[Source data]
==============================

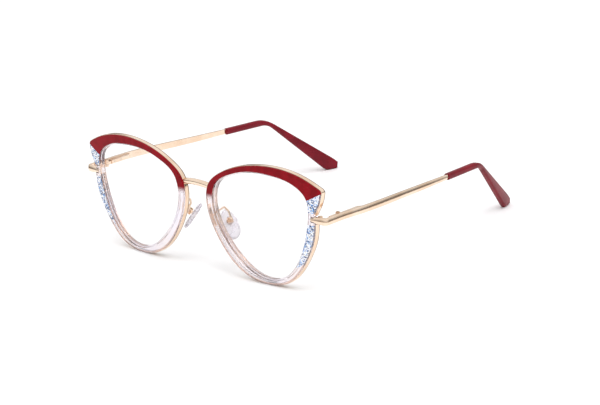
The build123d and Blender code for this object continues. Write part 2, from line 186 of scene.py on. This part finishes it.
def material_of(name, **numbers):
    """A new node material. Returns it with its node tree and Principled shader, whose sockets named in
    numbers, with _ for a space, are set directly."""
    material = bpy.data.materials.new(name)
    material.use_nodes = True
    shader = material.node_tree.nodes["Principled BSDF"]
    for socket, value in numbers.items():
        shader.inputs[socket.replace("_", " ")].default_value = value
    return material, material.node_tree, shader


def add_node(tree, kind, inputs=(), **settings):
    """A node of that kind. inputs are (socket, value or output socket) pairs."""
    node = tree.nodes.new("ShaderNode" + kind)
    for key, value in settings.items():
        setattr(node, key, value)
    for socket, value in inputs:
        if isinstance(value, bpy.types.NodeSocket):
            tree.links.new(value, node.inputs[socket])
        else:
            node.inputs[socket].default_value = value
    return node


def result_of(tree, kind, a, b=0.0, c=0.0):
    """The output of a Math node: kind applied to a, b and c."""
    return add_node(tree, "Math", ((0, a), (1, b), (2, c)), operation=kind).outputs[0]


def eased(tree, value, low, high, start=0.0, end=1.0):
    """start below low, end above high, and a smooth step between them."""
    pairs = ((0, value), (1, low), (2, high), (3, start), (4, end))
    return add_node(tree, "MapRange", pairs, interpolation_type="SMOOTHSTEP").outputs[0]


def noise_of(tree, scale, detail=3.0):
    """Noise at a scale per metre on the piece's own coordinates."""
    place = add_node(tree, "TexCoord").outputs["Object"]
    return add_node(tree, "TexNoise", (("Vector", place), ("Scale", scale), ("Detail", detail))).outputs[0]


def blend_of(tree, share, first, second):
    """A colour between two, by share."""
    node = add_node(tree, "Mix", data_type="RGBA")
    for socket, value in ((node.inputs[0], share), (node.inputs[6], first), (node.inputs[7], second)):
        if isinstance(value, bpy.types.NodeSocket):
            tree.links.new(value, socket)
        else:
            socket.default_value = value
    return node.outputs[2]


def finish_of(tree, shader, **sockets):
    """Links outputs to the shader's sockets named in sockets, with _ for a space."""
    for socket, output in sockets.items():
        tree.links.new(output, shader.inputs[socket.replace("_", " ")])


def ramp_of(tree, value, stops):
    """A colour read from a value on a ramp through stops, which go from 0 to 1."""
    node = add_node(tree, "ValToRGB", (("Fac", value),))
    elements = node.color_ramp.elements
    for spot, colour in stops:
        stop = elements[0] if spot == 0 else elements[-1] if spot == 1 else elements.new(spot)
        stop.color = colour
    return node.outputs[0]


def bump_of(tree, height, strength, distance):
    """A normal from a height, with the distance in metres."""
    pairs = (("Height", height), ("Strength", strength), ("Distance", distance))
    return add_node(tree, "Bump", pairs).outputs[0]


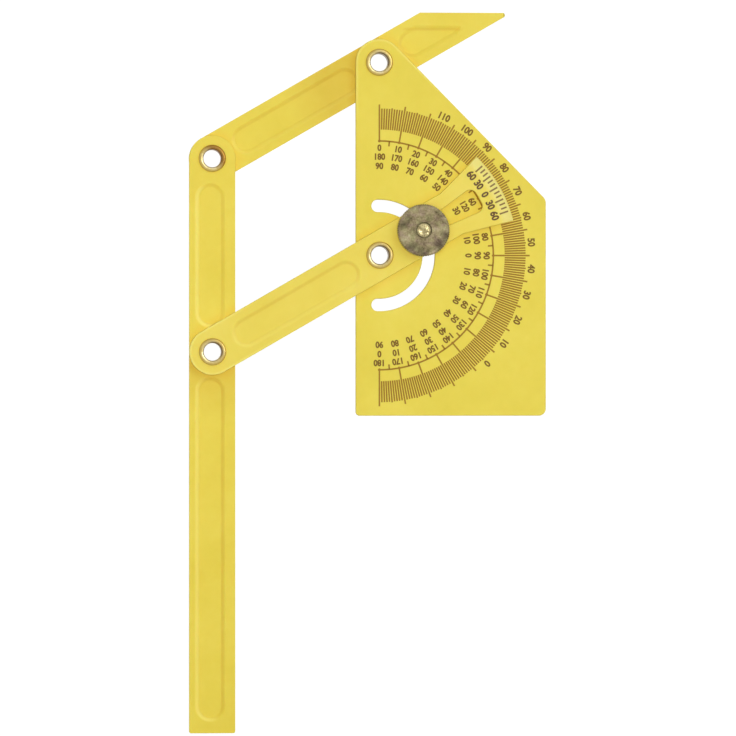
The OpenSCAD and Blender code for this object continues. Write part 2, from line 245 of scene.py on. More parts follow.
# Camera
def make_camera():
    centre = PHOTO_PX / 2
    x = (centre - PIVOT_PX[0]) * MM_PER_PX * MM
    y = (PIVOT_PX[1] - centre) * MM_PER_PX * MM
    view_w = PHOTO_PX * MM_PER_PX * MM
    data = bpy.data.cameras.new("camera")
    data.sensor_width = SENSOR_W
    data.lens = SENSOR_W * CAMERA_DISTANCE / view_w
    data.clip_end = CAMERA_CLIP_END
    camera = bpy.data.objects.new("camera", data)
    bpy.context.scene.collection.objects.link(camera)
    reach = Vector((-math.sin(CAMERA_LEAN), 0, math.cos(CAMERA_LEAN))) * CAMERA_DISTANCE
    camera.location = Vector((x, y, 0)) + reach
    camera.rotation_euler = (0, -CAMERA_LEAN, 0)
    bpy.context.scene.camera = camera


# Light and floor
def make_lamp(name, azimuth, elevation, distance, size, power, lights=True, shines=True):
    """A round soft lamp. It can do without lighting the faces or without leaving a reflection."""
    data = bpy.data.lights.new(name, "AREA")
    data.shape = "DISK"
    data.size = size
    data.energy = power
    lamp = bpy.data.objects.new(name, data)
    lamp.visible_diffuse = lights
    lamp.visible_glossy = shines
    bpy.context.scene.collection.objects.link(lamp)
    turn, lift = math.radians(azimuth), math.radians(elevation)
    level = Vector((math.cos(turn), math.sin(turn), 0))
    towards = level * math.cos(lift) + Vector((0, 0, math.sin(lift)))
    lamp.location = towards * distance
    lamp.rotation_euler = towards.to_track_quat("Z", "Y").to_euler()


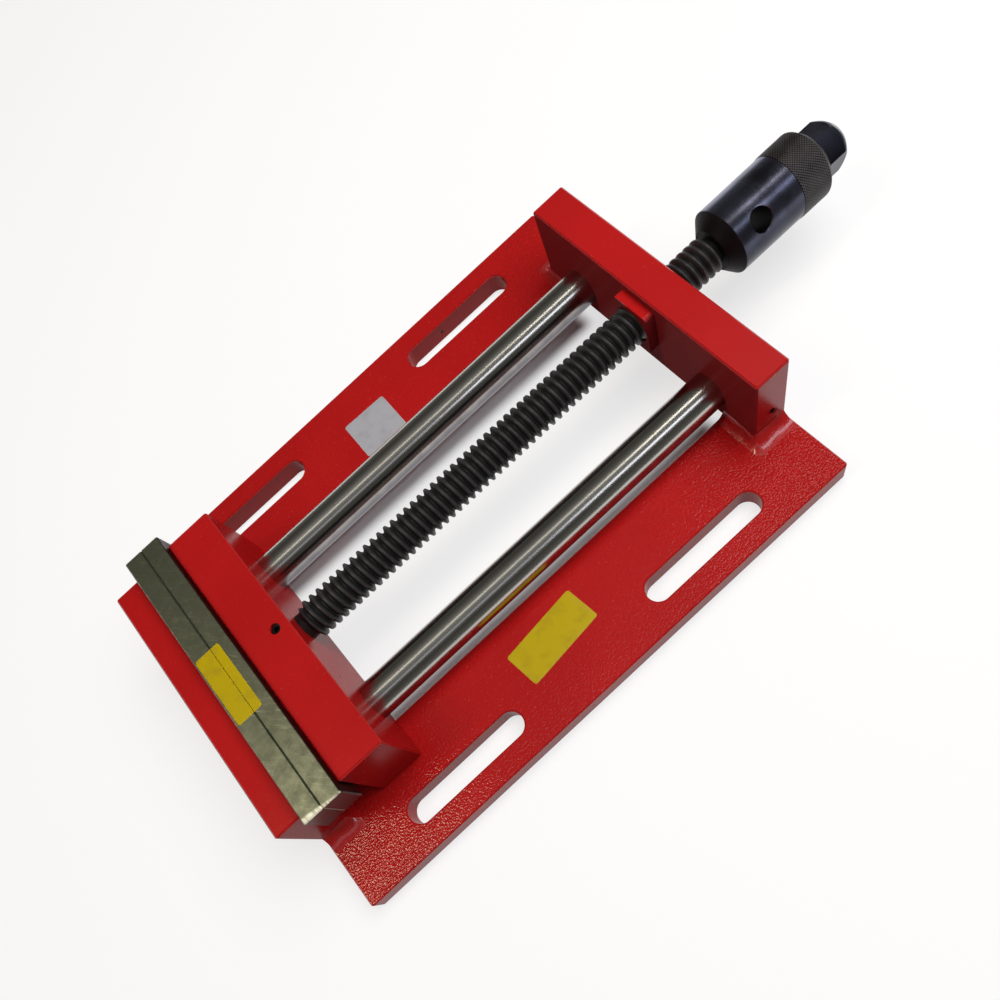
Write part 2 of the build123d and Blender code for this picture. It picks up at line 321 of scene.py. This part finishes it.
def red_enamel(name, peel_depth, gloss, top, shade=0.0, marks=(), **constants):
    """Red enamel whose flat top carries small domes, highest in the middle of each cell.

    The domes are one minus the squared distance from the cell's middle, over a slower wave,
    and grow towards the vise's ends. Cloudy red, valleys darkened as painted shade, a pale
    painted highlight along the top's edge and a few pale dust specks lie in the colour. Each
    mark is a small dark pit with a centre and a radius; in the rear block's pin holes it is
    painted shade. The sides are duller than the top. The corner in front of the rear block is
    dull all over, and its sides there are painted darker and greyer as painted shade.
    """
    finish = Finish(name, IOR=1.5, **constants)
    point = finish.place()
    along, across, above = finish.axes(point)
    on_top = above.within(top - top_edge_start, top - top_edge_end)
    rim = on_top * (1 - on_top)
    stray = finish.node("ShaderNodeTexNoise", {}, {"Vector": point, "Scale": 700.0}, 1)
    crooked_sockets = {0: stray, 1: (peel_stray, peel_stray, peel_stray), 2: point}
    crooked = finish.node("ShaderNodeVectorMath", {"operation": "MULTIPLY_ADD"}, crooked_sockets)
    from_middle = finish.cells(crooked, peel_cells_per_metre, 0.4)
    valley = from_middle * from_middle
    wave = finish.noise(point, 210.0, 2.0)
    cloud = finish.noise(point, 16.0, 4.0).within(0.35, 0.65)
    dust = on_top * finish.noise(point, 1300.0, 0.0).within(0.81, 0.84)
    thickness = 0.6 + 0.7 * abs(along).within(*thick_towards_ends)
    # The valleys between the domes are painted darker as painted shade.
    hollow = shade * on_top * thickness * from_middle.within(0.30, 0.62)
    pits_and_hole_shade = 0.0
    for centre, radius in marks:
        pits_and_hole_shade = pits_and_hole_shade + 1 - finish.far_from(point, centre).within(0.7 * radius, 1.1 * radius)
    sheltered = along.within(*shelter_front) * (1 - along.within(*shelter_back))
    sheltered = sheltered * (1 - abs(across).within(*shelter_sides))
    open_end = along.within(*open_end_front) * (1 - across.within(*open_end_face))
    open_end = open_end * above.within(*open_end_foot)
    red = finish.blend(cloud, red_deep, red_bright)
    # Valleys darkened as painted shade.
    red = finish.blend(hollow, red, red_valley_painted_shade)
    # Pale dust specks on the top, and a pale painted highlight along the top's edge.
    red = finish.blend(0.35 * dust + 0.6 * rim, red, dust_and_edge_highlight_colour)
    # Dark pits, and painted shade inside the rear block's pin holes.
    red = finish.blend(pits_and_hole_shade, red, pit_and_hole_shade_colour)
    # The sides in the corner before the rear block are painted darker and greyer as painted shade.
    red = finish.blend(0.9 * sheltered * (1 - on_top), red, red_painted_corner_shade)
    relief = finish.bump(on_top * thickness * (0.6 * wave - valley) - 2.0 * pits_and_hole_shade, peel_depth)
    finish.feed("Base Color", red)
    finish.feed("Roughness", gloss + 0.05 * wave + 0.08 * (1 - on_top))
    finish.feed("Normal", relief)
    side_share = 0.46 + 0.12 * sheltered - 0.46 * open_end
    finish.dull((1 - on_top) * side_share + 0.36 * sheltered, red, relief)
    return finish


plate_peel = 0.14 * mm
plate_gloss = 0.08
plate_shade = 0.25
slot_drip = ((61.8 * mm, 93.8 * mm, 6.0 * mm), 1.2 * mm)
plate_enamel = red_enamel(
    "red_enamel_plates",
    plate_peel,
    plate_gloss,
    plate_top,
    shade=plate_shade,
    marks=[slot_drip],
    Specular_IOR_Level=0.4,
)
for name in ("base_plate_left", "base_plate_right"):
    wear(node[name], plate_enamel)

# Blocks. The fixed, moving and rear blocks are milled steel bars under the same enamel,
# thinner and smoother than on the plates. The nut is a small bar welded into the rear block.
block_peel = 0.02 * mm
block_gloss = 0.16
block_dent = ((-81.0 * mm, -31.1 * mm, 44.4 * mm), 0.9 * mm)
# Dark marks in the rear block's pin holes are painted shade inside the holes.
pin_hole_shade_marks = [((131.0 * mm, side * 67.4 * mm, 24.0 * mm), 2.4 * mm) for side in (1, -1)]
block_marks_and_shine = {
    "fixed_jaw_block": ([], 0.35),
    "moving_jaw_block": ([block_dent], 0.35),
    "rear_block": (pin_hole_shade_marks, 0.6),
    "screw_nut": ([], 0.35),
}
for name, (marks, shine) in block_marks_and_shine.items():
    enamel = red_enamel(
        f"red_enamel_{name}",
        block_peel,
        block_gloss,
        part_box(name)[1][2],
        marks=marks,
        Specular_IOR_Level=shine,
    )
    wear(node[name], enamel)


# Welds. Each block end is joined to its plate by one fillet bead that runs along the end,
# round the corner and along the inner face. Thick enamel fills it into a smooth glossy hollow.
def skin(name, points, faces, crease=35.0):
    """A mesh object from points and faces, faced outwards by the sign of its volume."""
    mesh = bpy.data.meshes.new(name)
    mesh.from_pydata(points.reshape(-1, 3).tolist(), [], faces)
    mesh.calc_loop_triangles()
    corners = np.empty(len(mesh.loop_triangles) * 3, np.int32)
    mesh.loop_triangles.foreach_get("vertices", corners)
    a, b, c = points.reshape(-1, 3)[corners].reshape(-1, 3, 3).transpose(1, 0, 2)
    if np.einsum("ij,ij->", a, np.cross(b, c)) < 0:
        mesh.flip_normals()
    mesh.shade_smooth()
    mesh.set_sharp_from_angle(angle=np.radians(crease))
    made = bpy.data.objects.new(name, mesh)
    bpy.context.scene.collection.objects.link(made)
    return made


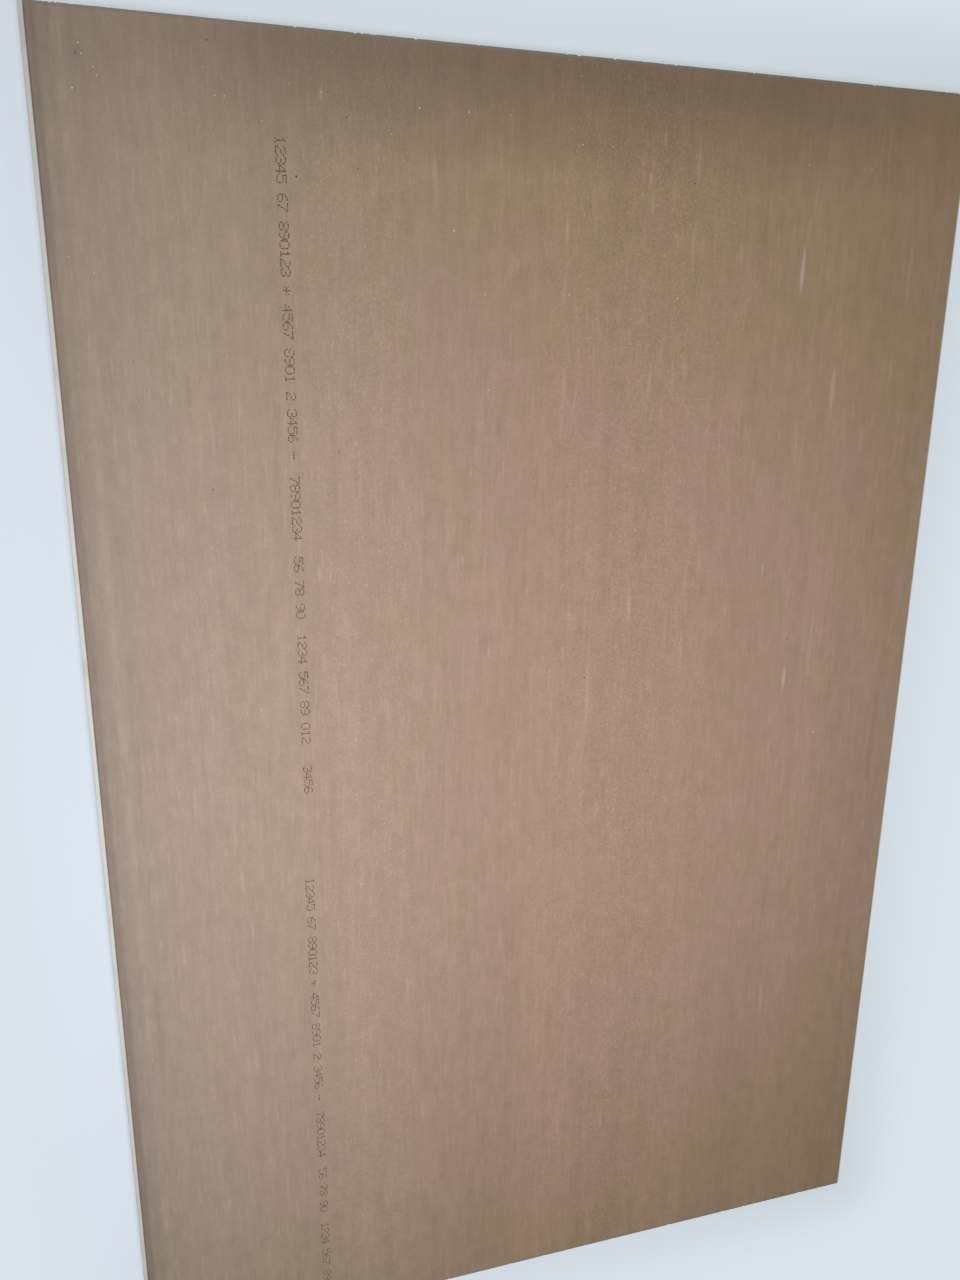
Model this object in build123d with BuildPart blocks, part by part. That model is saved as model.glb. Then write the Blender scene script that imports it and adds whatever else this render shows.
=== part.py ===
from build123d import *
import os

# A drywall sheet, lying on its ivory face with its brown back up.
# The gypsum core was cast between two papers. The face paper runs under the sheet, folds
# round both long edges and laps onto the back, and the back paper is glued over those laps.
# Millimetres: +X across the sheet, +Y along it, +Z up. The origin is the middle of the underside.

# Overall size
sheet_width = 1200.0
sheet_length = 1800.0
sheet_thickness = 12.5

# Papers
face_paper_thickness = 0.35
back_paper_thickness = 0.35

# Tapered long edges, recessed on the face for the joint tape and filler
taper_width = 55.0
taper_depth = 1.3

# Outer radii of the folds that the face paper makes at each long edge
face_fold_radius = 2.0
back_fold_radius = 1.5

# The face paper's laps on the back, and how much of each the back paper leaves bare
lap_width = 33.0
bare_lap_left = 5.5
bare_lap_right = 2.5

# Places that follow from the sizes
half_width = sheet_width / 2
flat_half_width = half_width - taper_width
lap_level = sheet_thickness - back_paper_thickness
back_paper_left = -half_width + bare_lap_left
back_paper_right = half_width - bare_lap_right

# Section that the face paper wraps: the whole sheet, up to the underside of the back paper
with BuildSketch(Plane.XZ) as wrapped_section:
    with BuildLine():
        Polyline(
            (-flat_half_width, 0),
            (flat_half_width, 0),
            (half_width, taper_depth),
            (half_width, lap_level),
            (-half_width, lap_level),
            (-half_width, taper_depth),
            close=True,
        )
    make_face()
    back_corners = wrapped_section.vertices().group_by(Axis.Y)[-1]
    fillet(back_corners, back_fold_radius)
    face_corners = wrapped_section.vertices().group_by(Axis.Y)[1]
    fillet(face_corners, face_fold_radius)

# Gypsum core: white, inside the face paper and up to the back paper, and bare only at the cut ends
with BuildPart() as gypsum_core:
    with BuildSketch(Plane.XZ):
        offset(wrapped_section.sketch_local, amount=-face_paper_thickness)
        with Locations((0, lap_level)):
            Rectangle(
                sheet_width - 2 * lap_width,
                lap_level - sheet_thickness / 2,
                align=(Align.CENTER, Align.MAX),
            )
    extrude(amount=sheet_length / 2, both=True)

# Face paper: one ivory web, folded round both long edges
with BuildPart() as face_paper:
    extrude(wrapped_section.sketch, amount=sheet_length / 2, both=True)
    add(gypsum_core.part, mode=Mode.SUBTRACT)

# Back paper: one brown web, laid over the back and the laps
with BuildPart() as back_paper:
    with BuildSketch(Plane.XY.offset(lap_level)):
        with Locations((back_paper_left, 0)):
            Rectangle(
                back_paper_right - back_paper_left,
                sheet_length,
                align=(Align.MIN, Align.CENTER),
            )
    extrude(amount=back_paper_thickness)

os.makedirs("parts", exist_ok=True)
pieces = {
    "gypsum_core": gypsum_core,
    "face_paper": face_paper,
    "back_paper": back_paper,
}
for name, piece in pieces.items():
    piece.part.label = name
    export_step(piece.part, f"parts/{name}.step")
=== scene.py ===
import math
import random

import bmesh
import bpy
from mathutils import Euler, Matrix, Vector, noise


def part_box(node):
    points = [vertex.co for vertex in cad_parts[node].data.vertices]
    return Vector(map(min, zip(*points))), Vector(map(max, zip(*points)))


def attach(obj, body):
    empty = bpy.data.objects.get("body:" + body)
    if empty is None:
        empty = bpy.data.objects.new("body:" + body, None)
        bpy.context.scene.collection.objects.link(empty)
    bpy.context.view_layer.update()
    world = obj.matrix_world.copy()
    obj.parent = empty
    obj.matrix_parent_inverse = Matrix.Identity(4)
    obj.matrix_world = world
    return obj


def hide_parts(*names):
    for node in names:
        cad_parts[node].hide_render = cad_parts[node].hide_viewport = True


# A drywall sheet on a pale floor, ivory face down and brown back up
mm = 0.001

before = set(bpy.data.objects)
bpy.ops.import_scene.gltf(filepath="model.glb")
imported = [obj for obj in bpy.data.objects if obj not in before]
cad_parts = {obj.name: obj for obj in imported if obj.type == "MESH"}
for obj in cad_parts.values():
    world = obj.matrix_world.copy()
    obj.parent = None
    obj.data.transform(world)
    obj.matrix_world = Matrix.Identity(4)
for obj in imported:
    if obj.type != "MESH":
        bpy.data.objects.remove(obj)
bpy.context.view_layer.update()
coreLow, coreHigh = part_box("gypsum_core")
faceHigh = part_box("face_paper")[1]
backLow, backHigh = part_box("back_paper")
halfWidth = faceHigh.x
halfLength = faceHigh.y
lapLevel = backLow.z
sheetTop = backHigh.z
samePlace = 0.01 * mm  # points nearer than this share a place
creaseAngle = math.radians(28)  # sharper edges than this aren't shaded as rounded
mapMargin = 0.01  # left free at both ends of a row on the bake's map
softly = {"interpolation_type": "SMOOTHSTEP"}  # a range that fades in and out
layerShift = Vector((3.7, 1.9, 0.0))  # keeps the clouds of one layer off those of the last
scene = bpy.context.scene
size = (round(2 * halfWidth / mm), round(2 * halfLength / mm))
print("frame:", len(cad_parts), "nodes, sheet %d by %d mm" % size)


def fromHex(text):  # an sRGB hex colour as the linear numbers that shaders take
    parts = [int(text[i:i + 2], 16) / 255 for i in (1, 3, 5)]
    return tuple(p / 12.92 if p <= 0.04045 else ((p + 0.055) / 1.055) ** 2.4 for p in parts) + (1.0,)


def addNode(tree, kind, inputs=None, **settings):
    # An input takes a value, a hex colour, a socket, or a node for the output that it has in use
    node = tree.nodes.new(kind)
    for name, value in settings.items():
        setattr(node, name, value)
    for name, value in (inputs or {}).items():
        if isinstance(value, bpy.types.Node):
            value = next(output for output in value.outputs if output.enabled)
        if isinstance(value, bpy.types.NodeSocket):
            tree.links.new(value, node.inputs[name])
        else:
            node.inputs[name].default_value = fromHex(value) if isinstance(value, str) else value
    return node


def newMaterial(name):  # an empty material, its tree, and the object's own coordinates in it
    material = bpy.data.materials.new(name)
    material.use_nodes = True
    tree = material.node_tree
    tree.nodes.clear()
    place = addNode(tree, "ShaderNodeTexCoord").outputs["Object"]
    return material, tree, place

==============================

EXERCISE AIM: Within the material above, transcribe exactly the lines that run from the line holding "# Back paper: one" through the line holding "if empty is".

THE RESPONSE:
# Back paper: one brown web, laid over the back and the laps
with BuildPart() as back_paper:
    with BuildSketch(Plane.XY.offset(lap_level)):
        with Locations((back_paper_left, 0)):
            Rectangle(
                back_paper_right - back_paper_left,
                sheet_length,
                align=(Align.MIN, Align.CENTER),
            )
    extrude(amount=back_paper_thickness)

os.makedirs("parts", exist_ok=True)
pieces = {
    "gypsum_core": gypsum_core,
    "face_paper": face_paper,
    "back_paper": back_paper,
}
for name, piece in pieces.items():
    piece.part.label = name
    export_step(piece.part, f"parts/{name}.step")
=== scene.py ===
import math
import random

import bmesh
import bpy
from mathutils import Euler, Matrix, Vector, noise


def part_box(node):
    points = [vertex.co for vertex in cad_parts[node].data.vertices]
    return Vector(map(min, zip(*points))), Vector(map(max, zip(*points)))


def attach(obj, body):
    empty = bpy.data.objects.get("body:" + body)
    if empty is None:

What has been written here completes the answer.